__Written exercise__
Exactly reproduce each record listed below.

╭──

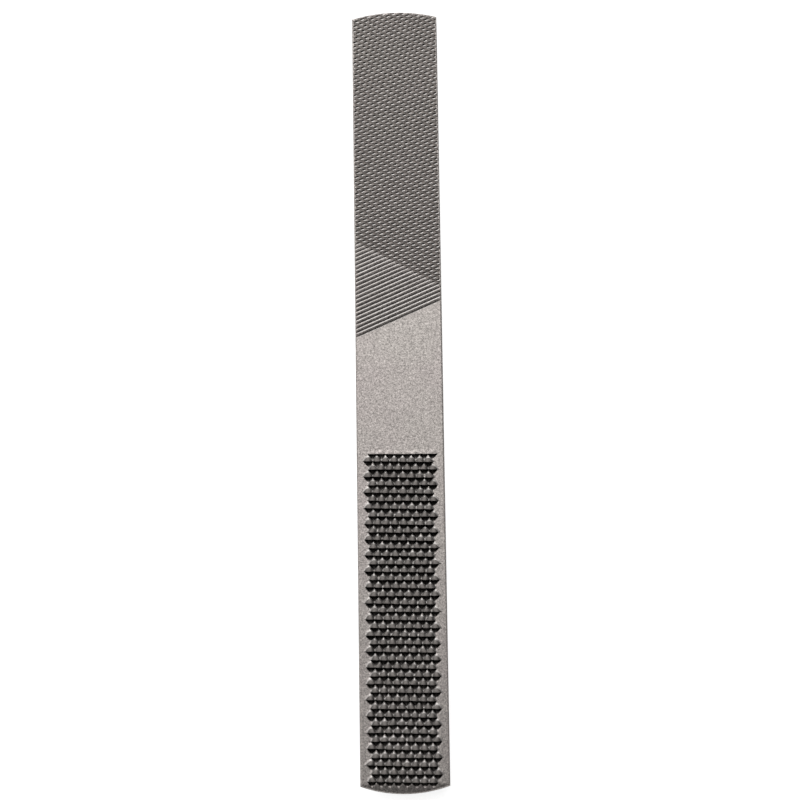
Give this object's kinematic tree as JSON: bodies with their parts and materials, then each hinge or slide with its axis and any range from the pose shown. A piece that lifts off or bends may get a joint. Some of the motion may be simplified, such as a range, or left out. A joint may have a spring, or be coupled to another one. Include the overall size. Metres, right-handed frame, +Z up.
{
  "type": "wood rasp",
  "caption": "Flat and half-round wood rasp and file in one steel bar, each side rasped at one end and filed at the other, with a smooth grip between and no handle.",
  "frame": {"origin": "under the middle of the box, in the plane of the lowest tooth tips of the half-round back", "axes": "+Z up out of the flat face, +Y along the bar towards the end whose flat face is filed, +X across the bar"},
  "size_m": [0.0222, 0.2026, 0.0076],
  "materials": {
    "bar_steel": "hardened tool steel with a fine blasted satin grain, uncoated",
    "file_cut_steel": "hardened tool steel, chisel-cut file teeth, satin, a little darker in the cuts",
    "rasp_cut_steel": "hardened tool steel, punched rasp teeth, satin, darker in the pits"
  },
  "bodies": {
    "root": {"steel_bar": "bar_steel", "flat_file_teeth": "file_cut_steel", "flat_rasp_teeth": "rasp_cut_steel", "round_file_teeth": "file_cut_steel", "round_rasp_teeth": "rasp_cut_steel"}
  },
  "joints": []
}
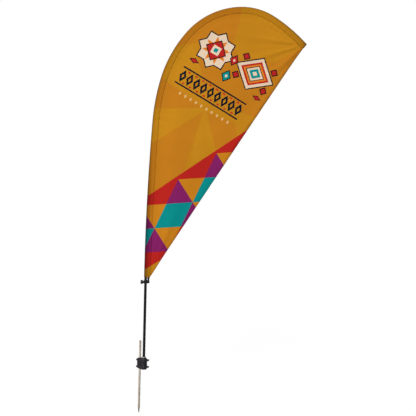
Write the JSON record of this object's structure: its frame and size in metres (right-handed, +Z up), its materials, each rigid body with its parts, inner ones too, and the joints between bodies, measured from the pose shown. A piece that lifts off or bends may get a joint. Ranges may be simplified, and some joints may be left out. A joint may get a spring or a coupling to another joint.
{
  "type": "teardrop flag",
  "caption": "Double-sided teardrop flag: a printed fabric sail on a bowed sectional mast that turns in a clamp bracket on a pointed ground stake.",
  "frame": {"origin": "on the stake's axis at ground level, 8 mm under the bracket", "axes": "+Z up the stake; +X from the mast towards the sail's tip; +Y towards the back of the sail, whose plane is parallel to XZ through the mast's axis"},
  "size_m": [0.9823, 0.0593, 2.4492],
  "materials": {
    "ground_spike": "zinc plated",
    "bracket_front_half": "moulded, fine grain",
    "bracket_rear_half": "moulded, fine grain",
    "clamp_bolts": "black oxide",
    "clamp_washers": "black oxide",
    "clamp_nuts": "black oxide",
    "spindle_upper_bush": "acetal",
    "spindle_lower_bush": "acetal",
    "thrust_washer": "acetal",
    "spindle": "turned, zinc plated",
    "retaining_clip": "spring steel",
    "mast_section_1": "black anodised",
    "mast_section_2": "black anodised",
    "mast_section_3": "glass fibre rod, ground",
    "mast_section_4": "glass fibre rod, ground",
    "mast_ferrule_1": "mill",
    "mast_ferrule_2": "mill",
    "mast_ferrule_3": "mill",
    "mast_tip_cap": "moulded",
    "front_panel": "printed knitted polyester",
    "blackout_liner": "opaque liner",
    "back_panel": "printed knitted polyester",
    "pole_sleeve": "printed knitted polyester",
    "leech_hem": "folded and stitched",
    "tip_pocket": "webbing",
    "tension_collar": "moulded",
    "collar_insert": "threaded insert",
    "screw_pad": "nylon",
    "collar_screw": "zinc plated",
    "collar_knob": "moulded",
    "tension_strap": "woven webbing"
  },
  "bodies": {
    "stake": {"ground_spike": "ground_spike"},
    "bracket": {"bracket_front_half": "bracket_front_half", "bracket_rear_half": "bracket_rear_half", "clamp_bolts": "clamp_bolts", "clamp_washers": "clamp_washers", "clamp_nuts": "clamp_nuts", "spindle_upper_bush": "spindle_upper_bush", "spindle_lower_bush": "spindle_lower_bush", "thrust_washer": "thrust_washer"},
    "spindle": {"spindle": "spindle", "retaining_clip": "retaining_clip"},
    "mast": {"mast_section_1": "mast_section_1", "mast_section_2": "mast_section_2", "mast_section_3": "mast_section_3", "mast_section_4": "mast_section_4", "mast_ferrule_1": "mast_ferrule_1", "mast_ferrule_2": "mast_ferrule_2", "mast_ferrule_3": "mast_ferrule_3", "mast_tip_cap": "mast_tip_cap", "front_panel": "front_panel", "blackout_liner": "blackout_liner", "back_panel": "back_panel", "pole_sleeve": "pole_sleeve", "leech_hem": "leech_hem", "tip_pocket": "tip_pocket", "tension_strap": "tension_strap"},
    "collar": {"tension_collar": "tension_collar", "collar_insert": "collar_insert"},
    "pad": {"screw_pad": "screw_pad"},
    "thumb_screw": {"collar_screw": "collar_screw", "collar_knob": "collar_knob"}
  },
  "joints": [
    {"name": "bracket_height", "type": "slide", "parent": "stake", "child": "bracket", "axis": [0, 0, 1], "range_m": [-0.006, 0.09]},
    {"name": "spindle_spin", "type": "hinge", "parent": "bracket", "child": "spindle", "pos_m": [0.02428, -0.01291, 0.0805], "axis": [0, 0, 1], "continuous": true},
    {"name": "mast_lift", "type": "slide", "parent": "spindle", "child": "mast", "axis": [0, 0, 1], "range_m": [0, 0.12]},
    {"name": "collar_slide", "type": "slide", "parent": "mast", "child": "collar", "axis": [0, 0, 1], "range_m": [-0.015, 0.006], "deforming": ["tension_strap"]},
    {"name": "screw_advance", "type": "slide", "parent": "collar", "child": "pad", "axis": [-1, 0, 0], "range_m": [0, 0.002]},
    {"name": "screw_turn", "type": "hinge", "parent": "pad", "child": "thumb_screw", "pos_m": [0.00878, -0.01291, 0.532], "axis": [-1, 0, 0], "range_deg": [0, 720]}
  ],
  "couplings": [
    {"joint": "screw_turn", "follows": "screw_advance", "rad_per_m": 6283}
  ]
}
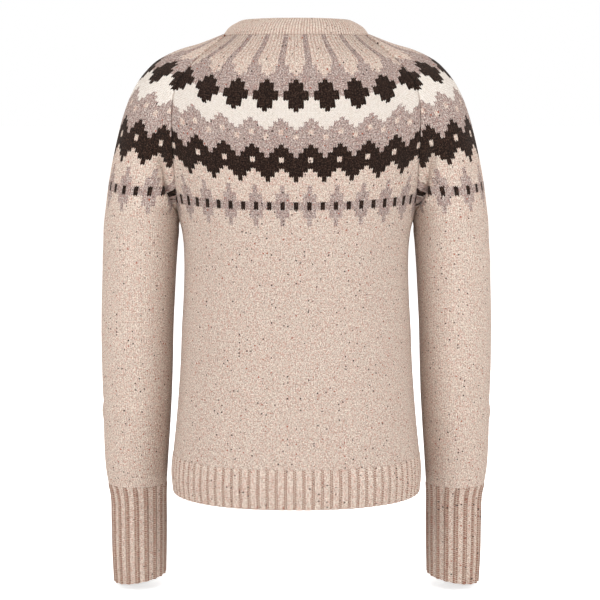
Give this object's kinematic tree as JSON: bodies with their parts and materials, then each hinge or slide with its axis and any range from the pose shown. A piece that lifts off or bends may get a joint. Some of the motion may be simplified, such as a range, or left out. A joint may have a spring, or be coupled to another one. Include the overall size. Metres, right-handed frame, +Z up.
{
  "type": "wool sweater, worn shape",
  "caption": "Hollow long-sleeved raglan pullover in its worn shape, with a patterned yoke, ribbed neckband, long ribbed cuffs and ribbed hem.",
  "frame": {"origin": "middle of the neck opening at the height of the back neck seam, where the wearer's neck and shoulders hold the garment", "axes": "+Z up, -Y the way the wearer faces, +X the wearer's left"},
  "size_m": [0.4584, 0.2447, 0.6714],
  "materials": {
    "knit": "fine wool stocking stitch, oatmeal marl with flecks",
    "rib": "ribbed wool, oatmeal marl with flecks"
  },
  "bodies": {
    "root": {"back": "knit", "front": "knit", "sleeve_left": "knit", "sleeve_right": "knit", "hem_rib": "rib", "cuff_left": "rib", "cuff_right": "rib", "neckband": "rib"}
  },
  "joints": []
}
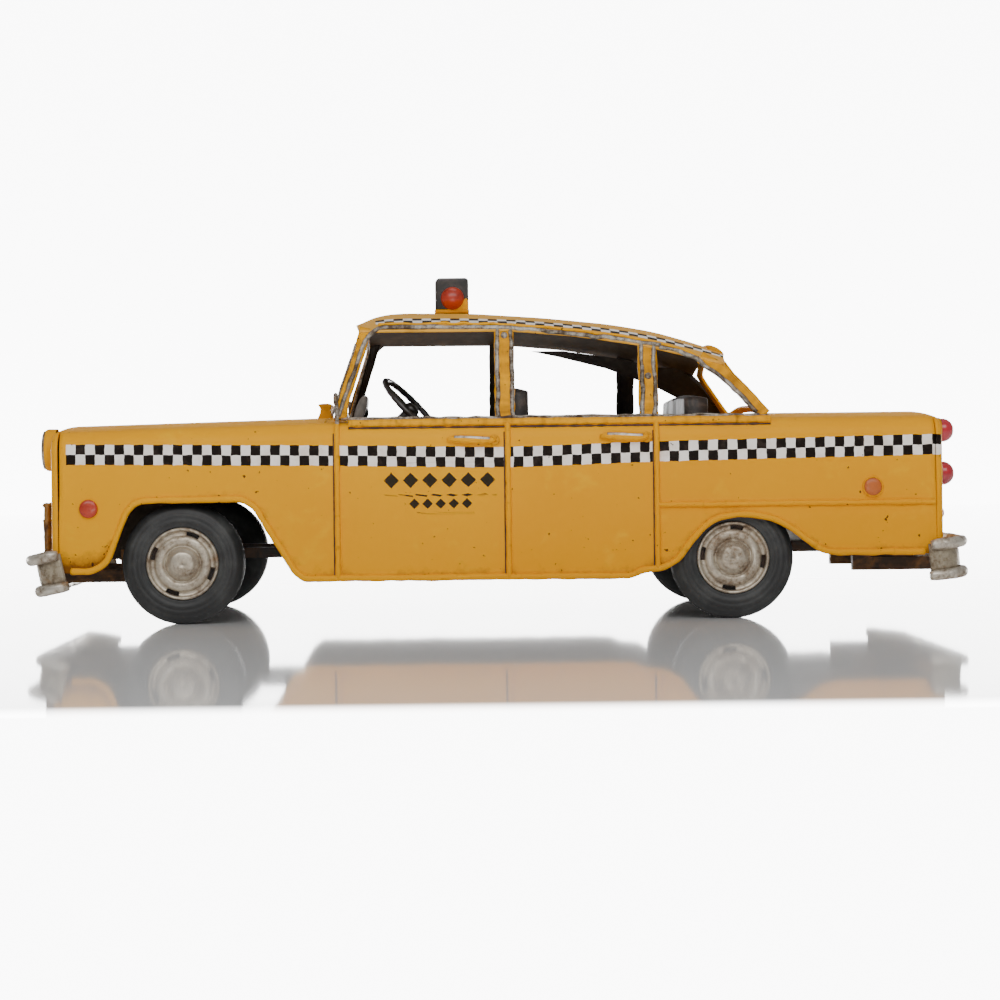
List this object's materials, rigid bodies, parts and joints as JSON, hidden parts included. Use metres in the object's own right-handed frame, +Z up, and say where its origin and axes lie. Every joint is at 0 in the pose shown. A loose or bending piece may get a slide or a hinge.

╰──

__Answer for this exercise__
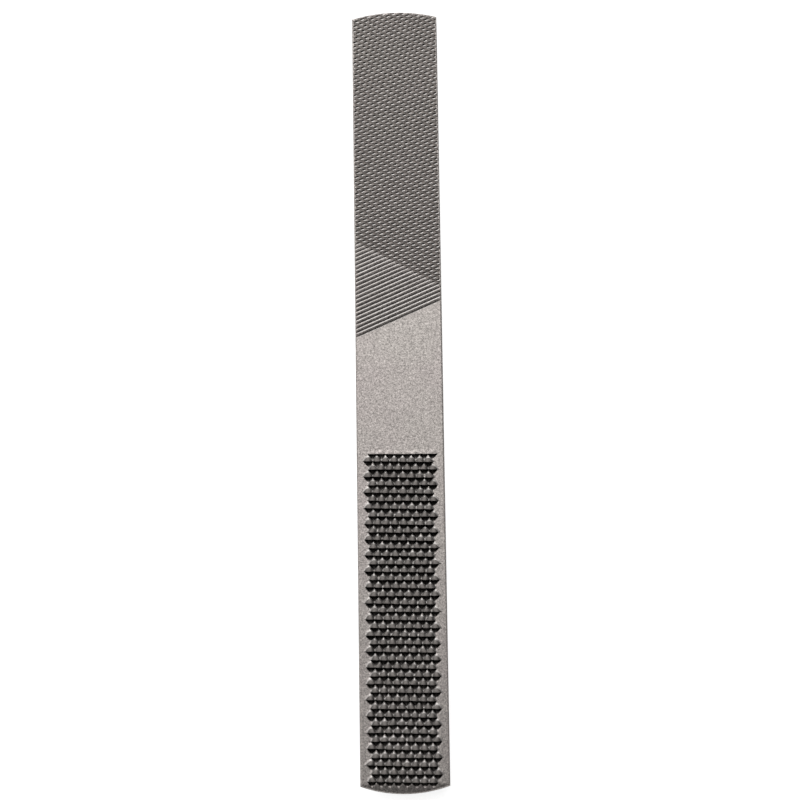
Give this object's kinematic tree as JSON: bodies with their parts and materials, then each hinge or slide with its axis and any range from the pose shown. A piece that lifts off or bends may get a joint. Some of the motion may be simplified, such as a range, or left out. A joint may have a spring, or be coupled to another one. Include the overall size. Metres, right-handed frame, +Z up.
{
  "type": "wood rasp",
  "caption": "Flat and half-round wood rasp and file in one steel bar, each side rasped at one end and filed at the other, with a smooth grip between and no handle.",
  "frame": {"origin": "under the middle of the box, in the plane of the lowest tooth tips of the half-round back", "axes": "+Z up out of the flat face, +Y along the bar towards the end whose flat face is filed, +X across the bar"},
  "size_m": [0.0222, 0.2026, 0.0076],
  "materials": {
    "bar_steel": "hardened tool steel with a fine blasted satin grain, uncoated",
    "file_cut_steel": "hardened tool steel, chisel-cut file teeth, satin, a little darker in the cuts",
    "rasp_cut_steel": "hardened tool steel, punched rasp teeth, satin, darker in the pits"
  },
  "bodies": {
    "root": {"steel_bar": "bar_steel", "flat_file_teeth": "file_cut_steel", "flat_rasp_teeth": "rasp_cut_steel", "round_file_teeth": "file_cut_steel", "round_rasp_teeth": "rasp_cut_steel"}
  },
  "joints": []
}
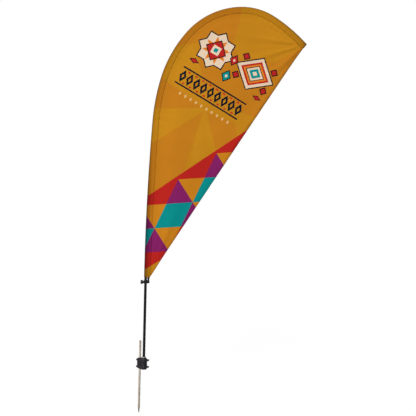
Write the JSON record of this object's structure: its frame and size in metres (right-handed, +Z up), its materials, each rigid body with its parts, inner ones too, and the joints between bodies, measured from the pose shown. A piece that lifts off or bends may get a joint. Ranges may be simplified, and some joints may be left out. A joint may get a spring or a coupling to another joint.
{
  "type": "teardrop flag",
  "caption": "Double-sided teardrop flag: a printed fabric sail on a bowed sectional mast that turns in a clamp bracket on a pointed ground stake.",
  "frame": {"origin": "on the stake's axis at ground level, 8 mm under the bracket", "axes": "+Z up the stake; +X from the mast towards the sail's tip; +Y towards the back of the sail, whose plane is parallel to XZ through the mast's axis"},
  "size_m": [0.9823, 0.0593, 2.4492],
  "materials": {
    "ground_spike": "zinc plated",
    "bracket_front_half": "moulded, fine grain",
    "bracket_rear_half": "moulded, fine grain",
    "clamp_bolts": "black oxide",
    "clamp_washers": "black oxide",
    "clamp_nuts": "black oxide",
    "spindle_upper_bush": "acetal",
    "spindle_lower_bush": "acetal",
    "thrust_washer": "acetal",
    "spindle": "turned, zinc plated",
    "retaining_clip": "spring steel",
    "mast_section_1": "black anodised",
    "mast_section_2": "black anodised",
    "mast_section_3": "glass fibre rod, ground",
    "mast_section_4": "glass fibre rod, ground",
    "mast_ferrule_1": "mill",
    "mast_ferrule_2": "mill",
    "mast_ferrule_3": "mill",
    "mast_tip_cap": "moulded",
    "front_panel": "printed knitted polyester",
    "blackout_liner": "opaque liner",
    "back_panel": "printed knitted polyester",
    "pole_sleeve": "printed knitted polyester",
    "leech_hem": "folded and stitched",
    "tip_pocket": "webbing",
    "tension_collar": "moulded",
    "collar_insert": "threaded insert",
    "screw_pad": "nylon",
    "collar_screw": "zinc plated",
    "collar_knob": "moulded",
    "tension_strap": "woven webbing"
  },
  "bodies": {
    "stake": {"ground_spike": "ground_spike"},
    "bracket": {"bracket_front_half": "bracket_front_half", "bracket_rear_half": "bracket_rear_half", "clamp_bolts": "clamp_bolts", "clamp_washers": "clamp_washers", "clamp_nuts": "clamp_nuts", "spindle_upper_bush": "spindle_upper_bush", "spindle_lower_bush": "spindle_lower_bush", "thrust_washer": "thrust_washer"},
    "spindle": {"spindle": "spindle", "retaining_clip": "retaining_clip"},
    "mast": {"mast_section_1": "mast_section_1", "mast_section_2": "mast_section_2", "mast_section_3": "mast_section_3", "mast_section_4": "mast_section_4", "mast_ferrule_1": "mast_ferrule_1", "mast_ferrule_2": "mast_ferrule_2", "mast_ferrule_3": "mast_ferrule_3", "mast_tip_cap": "mast_tip_cap", "front_panel": "front_panel", "blackout_liner": "blackout_liner", "back_panel": "back_panel", "pole_sleeve": "pole_sleeve", "leech_hem": "leech_hem", "tip_pocket": "tip_pocket", "tension_strap": "tension_strap"},
    "collar": {"tension_collar": "tension_collar", "collar_insert": "collar_insert"},
    "pad": {"screw_pad": "screw_pad"},
    "thumb_screw": {"collar_screw": "collar_screw", "collar_knob": "collar_knob"}
  },
  "joints": [
    {"name": "bracket_height", "type": "slide", "parent": "stake", "child": "bracket", "axis": [0, 0, 1], "range_m": [-0.006, 0.09]},
    {"name": "spindle_spin", "type": "hinge", "parent": "bracket", "child": "spindle", "pos_m": [0.02428, -0.01291, 0.0805], "axis": [0, 0, 1], "continuous": true},
    {"name": "mast_lift", "type": "slide", "parent": "spindle", "child": "mast", "axis": [0, 0, 1], "range_m": [0, 0.12]},
    {"name": "collar_slide", "type": "slide", "parent": "mast", "child": "collar", "axis": [0, 0, 1], "range_m": [-0.015, 0.006], "deforming": ["tension_strap"]},
    {"name": "screw_advance", "type": "slide", "parent": "collar", "child": "pad", "axis": [-1, 0, 0], "range_m": [0, 0.002]},
    {"name": "screw_turn", "type": "hinge", "parent": "pad", "child": "thumb_screw", "pos_m": [0.00878, -0.01291, 0.532], "axis": [-1, 0, 0], "range_deg": [0, 720]}
  ],
  "couplings": [
    {"joint": "screw_turn", "follows": "screw_advance", "rad_per_m": 6283}
  ]
}
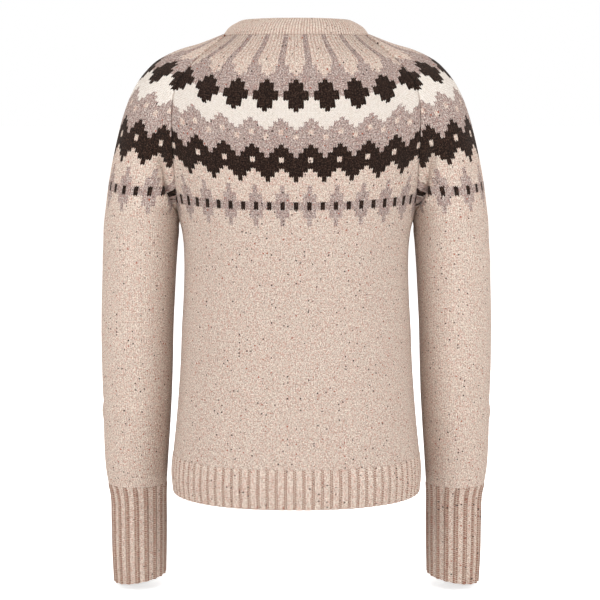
Give this object's kinematic tree as JSON: bodies with their parts and materials, then each hinge or slide with its axis and any range from the pose shown. A piece that lifts off or bends may get a joint. Some of the motion may be simplified, such as a range, or left out. A joint may have a spring, or be coupled to another one. Include the overall size. Metres, right-handed frame, +Z up.
{
  "type": "wool sweater, worn shape",
  "caption": "Hollow long-sleeved raglan pullover in its worn shape, with a patterned yoke, ribbed neckband, long ribbed cuffs and ribbed hem.",
  "frame": {"origin": "middle of the neck opening at the height of the back neck seam, where the wearer's neck and shoulders hold the garment", "axes": "+Z up, -Y the way the wearer faces, +X the wearer's left"},
  "size_m": [0.4584, 0.2447, 0.6714],
  "materials": {
    "knit": "fine wool stocking stitch, oatmeal marl with flecks",
    "rib": "ribbed wool, oatmeal marl with flecks"
  },
  "bodies": {
    "root": {"back": "knit", "front": "knit", "sleeve_left": "knit", "sleeve_right": "knit", "hem_rib": "rib", "cuff_left": "rib", "cuff_right": "rib", "neckband": "rib"}
  },
  "joints": []
}
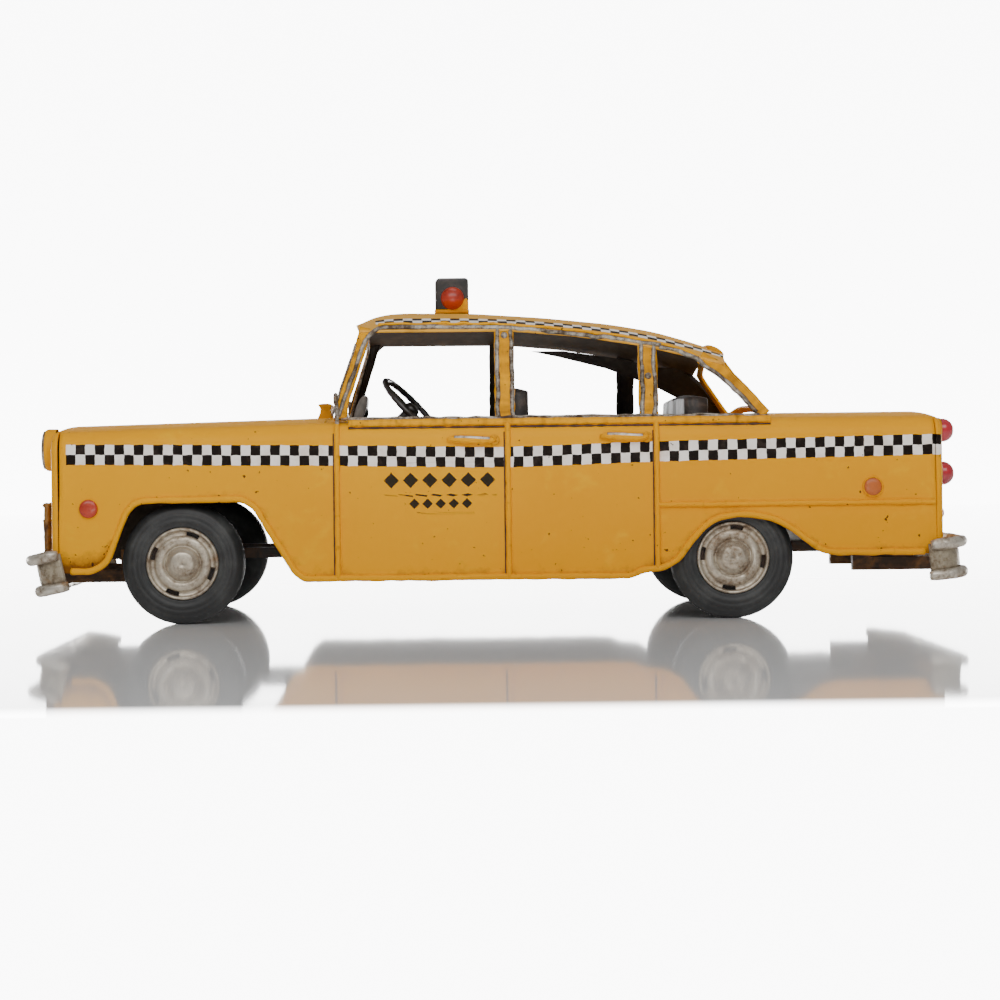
List this object's materials, rigid bodies, parts and joints as JSON, hidden parts included. Use metres in the object's own right-handed frame, +Z up, and say where its origin and axes lie. Every joint is at 0 in the pose shown. A loose or bending piece may get a slide or a hinge.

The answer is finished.